** Description of the task **
Where a line below holds the string "parts", copy that line.

Structured object records:

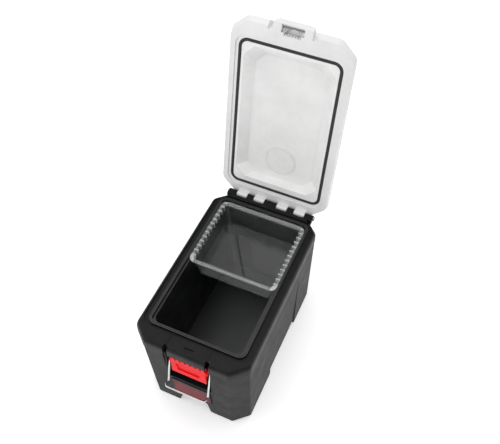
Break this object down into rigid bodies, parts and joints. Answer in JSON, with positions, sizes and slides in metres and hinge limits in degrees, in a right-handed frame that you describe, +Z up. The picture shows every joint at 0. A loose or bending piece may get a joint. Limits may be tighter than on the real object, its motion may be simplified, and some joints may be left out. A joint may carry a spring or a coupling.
{
  "type": "hard-sided cooler box with hinged lid",
  "caption": "Compact hard-sided cooler with a hinged insulated lid resting open, a red draw latch with a wire bail, a clear lift-out tray and a fold-down carry handle.",
  "frame": {"origin": "centre of the footprint on the floor, under the middle of the body", "axes": "+X to the right seen from the latch side, +Y back towards the hinge, +Z up"},
  "size_m": [0.243, 0.5532, 0.6424],
  "materials": {
    "textured_black": "fine moulded grain",
    "smooth_black": "satin",
    "liner_black": "satin",
    "foam": "closed-cell foam",
    "foot_black": "matte",
    "screw_steel": "bright",
    "chrome_wire": "polished",
    "lever_red": "satin gloss",
    "band_red": "satin",
    "lid_white": "fine moulded grain",
    "liner_white": "satin",
    "gasket_rubber": "matte",
    "grip_red": "soft matte",
    "clear_plastic": "clear"
  },
  "bodies": {
    "case_body": {"outer_shell": "textured_black", "top_collar": "smooth_black", "inner_liner": "liner_black", "body_foam": "foam", "feet": "foot_black", "foot_screws": "screw_steel", "latch_housing": "smooth_black", "lever_pin": "screw_steel", "name_plate": "smooth_black", "plate_band": "band_red", "hinge_pin": "screw_steel"},
    "latch_lever": {"latch_lever": "lever_red"},
    "wire_bail": {"wire_bail": "chrome_wire"},
    "lid": {"lid_shell": "lid_white", "lid_liner": "liner_white", "lid_foam": "foam", "lid_gasket": "gasket_rubber", "foam_fill_plug": "liner_white", "bottle_opener": "screw_steel", "opener_screws": "screw_steel", "handle_pins": "screw_steel"},
    "carry_handle": {"carry_handle": "smooth_black", "handle_grip": "grip_red"},
    "organizer_tray": {"organizer_tray": "clear_plastic"}
  },
  "joints": [
    {"name": "lid_hinge", "type": "hinge", "parent": "case_body", "child": "lid", "pos_m": [0, 0.205, 0.2385], "axis": [-1, 0, 0], "range_deg": [-99.75, 0]},
    {"name": "lever_pivot", "type": "hinge", "parent": "case_body", "child": "latch_lever", "pos_m": [0, -0.1885, 0.212], "axis": [-1, 0, 0], "range_deg": [0, 110]},
    {"name": "bail_pivot", "type": "hinge", "parent": "latch_lever", "child": "wire_bail", "pos_m": [0, -0.1845, 0.193], "axis": [1, 0, 0], "range_deg": [-143.5, 0]},
    {"name": "tray_lift", "type": "slide", "parent": "case_body", "child": "organizer_tray", "axis": [0, 0, 1], "range_m": [0, 0.28]},
    {"name": "handle_pivot", "type": "hinge", "parent": "lid", "child": "carry_handle", "pos_m": [0, 0.29244, 0.43148], "axis": [1, 0, 0], "range_deg": [0, 90]}
  ]
}
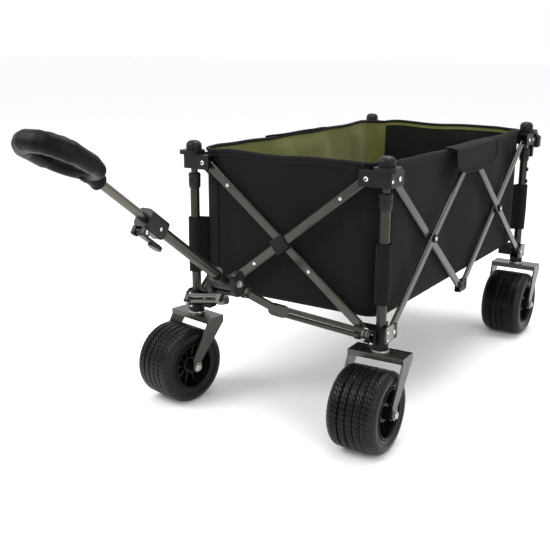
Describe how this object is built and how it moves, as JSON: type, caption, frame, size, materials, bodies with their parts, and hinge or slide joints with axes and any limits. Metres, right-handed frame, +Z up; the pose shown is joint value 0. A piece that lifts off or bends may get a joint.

** Exercise result **
Break this object down into rigid bodies, parts and joints. Answer in JSON, with positions, sizes and slides in metres and hinge limits in degrees, in a right-handed frame that you describe, +Z up. The picture shows every joint at 0. A loose or bending piece may get a joint. Limits may be tighter than on the real object, its motion may be simplified, and some joints may be left out. A joint may carry a spring or a coupling.
Describe how this object is built and how it moves, as JSON: type, caption, frame, size, materials, bodies with their parts, and hinge or slide joints with axes and any limits. Metres, right-handed frame, +Z up; the pose shown is joint value 0. A piece that lifts off or bends may get a joint.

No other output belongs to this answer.